Aliás, já começaram a aparecer aqueles
argumentos fajutos – desacompanhados de cálculos ou estudos – do tipo “a
arrecadação total vai aumentar, já que a redução de alíquotas estimulará a
atividade econômica”. Essa história da carochinha precisa ser aniquilada no
nascedouro. A recuperação permanente da arrecadação só virá com crescimento
econômico. Crescimento de verdade, não o voo de galinha deste ano.
No andar de cima, os mais ricos reclamam do
aumento de carga tributária. Ora, o sistema tributário precisa ser mais
progressivo, sim, e a atuação do Estado, mais eficiente. A respeito desse
ponto, a carga tributária de 33% do produto interno bruto (PIB) não tem ajudado
a reduzir a desigualdade de renda com a intensidade desejada porque o setor
público gasta mal.
Uma reforma para derrubar os custos
de compliance (cumprimento
de obrigações junto aos fiscos) ajudaria a melhorar o ambiente de negócios e
estimularia a atividade econômica em médio prazo. Ela deveria ser acompanhada
de mudanças do lado das despesas, por meio de um processo orçamentário
orientado para resultados, na linha dos estudos do professor Allen Schick, da
Universidade de Maryland.
Na Instituição Fiscal Independente (IFI),
estamos preparando análise sobre o PL 2.337 e o substitutivo. O ofício que
enviei ao secretário da Receita, José Tostes, foi rapidamente atendido, sinal
da disposição para o diálogo desta ala do governo. Nestes tempos, algo a enaltecer.

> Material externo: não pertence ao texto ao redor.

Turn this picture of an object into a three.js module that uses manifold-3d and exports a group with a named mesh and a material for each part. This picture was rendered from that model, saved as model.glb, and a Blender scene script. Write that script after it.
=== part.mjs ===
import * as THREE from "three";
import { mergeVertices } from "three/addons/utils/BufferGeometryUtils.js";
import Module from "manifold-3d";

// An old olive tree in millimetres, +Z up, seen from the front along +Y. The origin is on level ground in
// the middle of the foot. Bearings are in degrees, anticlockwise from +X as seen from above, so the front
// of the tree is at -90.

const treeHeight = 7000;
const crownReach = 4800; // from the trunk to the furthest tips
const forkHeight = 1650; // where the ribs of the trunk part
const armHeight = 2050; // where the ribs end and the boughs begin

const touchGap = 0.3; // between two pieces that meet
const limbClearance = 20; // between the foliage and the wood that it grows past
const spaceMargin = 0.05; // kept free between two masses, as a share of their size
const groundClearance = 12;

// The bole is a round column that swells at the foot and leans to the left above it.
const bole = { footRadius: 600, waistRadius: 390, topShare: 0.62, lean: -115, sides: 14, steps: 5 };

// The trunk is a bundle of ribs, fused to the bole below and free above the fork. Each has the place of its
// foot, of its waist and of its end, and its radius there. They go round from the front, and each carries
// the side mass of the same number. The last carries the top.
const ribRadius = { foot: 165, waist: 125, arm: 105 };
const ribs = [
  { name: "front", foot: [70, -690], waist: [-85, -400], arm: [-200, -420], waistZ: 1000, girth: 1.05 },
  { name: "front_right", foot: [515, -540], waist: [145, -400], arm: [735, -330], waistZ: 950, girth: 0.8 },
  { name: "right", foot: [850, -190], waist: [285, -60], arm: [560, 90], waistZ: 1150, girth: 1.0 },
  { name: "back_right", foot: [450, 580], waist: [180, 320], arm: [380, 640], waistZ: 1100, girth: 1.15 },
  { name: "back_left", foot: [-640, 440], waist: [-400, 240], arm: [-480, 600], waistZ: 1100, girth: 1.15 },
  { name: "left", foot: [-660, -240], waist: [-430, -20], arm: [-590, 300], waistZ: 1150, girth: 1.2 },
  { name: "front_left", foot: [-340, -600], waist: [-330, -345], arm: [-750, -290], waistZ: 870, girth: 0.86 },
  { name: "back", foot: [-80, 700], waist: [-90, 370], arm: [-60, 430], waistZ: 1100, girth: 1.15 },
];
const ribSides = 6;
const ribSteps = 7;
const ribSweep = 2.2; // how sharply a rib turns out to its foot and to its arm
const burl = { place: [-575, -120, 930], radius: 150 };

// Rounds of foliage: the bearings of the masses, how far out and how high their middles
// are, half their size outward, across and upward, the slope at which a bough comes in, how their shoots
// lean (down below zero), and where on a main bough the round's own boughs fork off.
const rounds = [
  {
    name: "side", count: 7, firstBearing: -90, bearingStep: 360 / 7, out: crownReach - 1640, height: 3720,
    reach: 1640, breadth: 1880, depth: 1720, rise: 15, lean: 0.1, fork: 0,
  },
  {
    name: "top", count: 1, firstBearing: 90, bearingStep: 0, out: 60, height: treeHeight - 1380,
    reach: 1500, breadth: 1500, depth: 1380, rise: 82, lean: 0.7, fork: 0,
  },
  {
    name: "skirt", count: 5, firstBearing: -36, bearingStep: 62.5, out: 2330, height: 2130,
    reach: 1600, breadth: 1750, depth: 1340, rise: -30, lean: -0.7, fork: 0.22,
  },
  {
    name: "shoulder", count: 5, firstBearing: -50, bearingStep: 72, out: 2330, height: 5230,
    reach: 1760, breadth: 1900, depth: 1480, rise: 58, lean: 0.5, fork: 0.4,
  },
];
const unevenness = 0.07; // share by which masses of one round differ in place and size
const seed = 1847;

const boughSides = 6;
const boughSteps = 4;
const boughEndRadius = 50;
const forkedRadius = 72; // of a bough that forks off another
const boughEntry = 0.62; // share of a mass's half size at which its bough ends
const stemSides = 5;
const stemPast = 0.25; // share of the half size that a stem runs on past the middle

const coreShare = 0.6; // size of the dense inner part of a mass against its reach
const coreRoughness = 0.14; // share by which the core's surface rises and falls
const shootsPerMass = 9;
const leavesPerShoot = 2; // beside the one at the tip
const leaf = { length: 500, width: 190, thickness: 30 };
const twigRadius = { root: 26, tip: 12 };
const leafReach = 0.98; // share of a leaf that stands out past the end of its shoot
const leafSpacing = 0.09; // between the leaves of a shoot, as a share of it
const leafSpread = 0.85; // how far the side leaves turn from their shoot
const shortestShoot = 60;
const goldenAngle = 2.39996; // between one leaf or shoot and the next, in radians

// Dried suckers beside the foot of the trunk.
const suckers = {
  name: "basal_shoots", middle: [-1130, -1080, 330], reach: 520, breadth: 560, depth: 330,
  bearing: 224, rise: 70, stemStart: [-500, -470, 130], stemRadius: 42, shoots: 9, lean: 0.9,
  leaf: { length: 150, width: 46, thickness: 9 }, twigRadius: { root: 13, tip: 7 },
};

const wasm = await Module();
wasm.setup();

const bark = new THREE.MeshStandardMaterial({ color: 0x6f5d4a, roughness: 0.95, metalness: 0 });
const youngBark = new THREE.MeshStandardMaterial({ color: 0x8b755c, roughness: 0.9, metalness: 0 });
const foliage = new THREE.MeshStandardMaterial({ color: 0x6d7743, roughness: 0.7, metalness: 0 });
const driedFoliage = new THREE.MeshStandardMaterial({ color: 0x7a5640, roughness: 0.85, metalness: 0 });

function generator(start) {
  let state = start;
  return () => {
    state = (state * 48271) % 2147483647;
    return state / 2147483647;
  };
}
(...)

Por ora, é preocupante o rumo que a reforma
do Imposto de Renda está tomando. A isenção de IRPF para quem ganha até R$
2.500 por mês já era questionável, pelo custo e pela ausência de mexidas nas
outras faixas. Mas a demagogia dessa redução insustentável das alíquotas do
IRPJ é lamentável. A tributação de 20% dos lucros e dividendos não evitaria um
verdadeiro rombo nas contas públicas.
Parem as máquinas. Vamos discutir o assunto com calma ou nascerá mais um monstrengo tributário para o próximo governo embalar.
*Diretor Executivo e responsável pela implantação da IFI.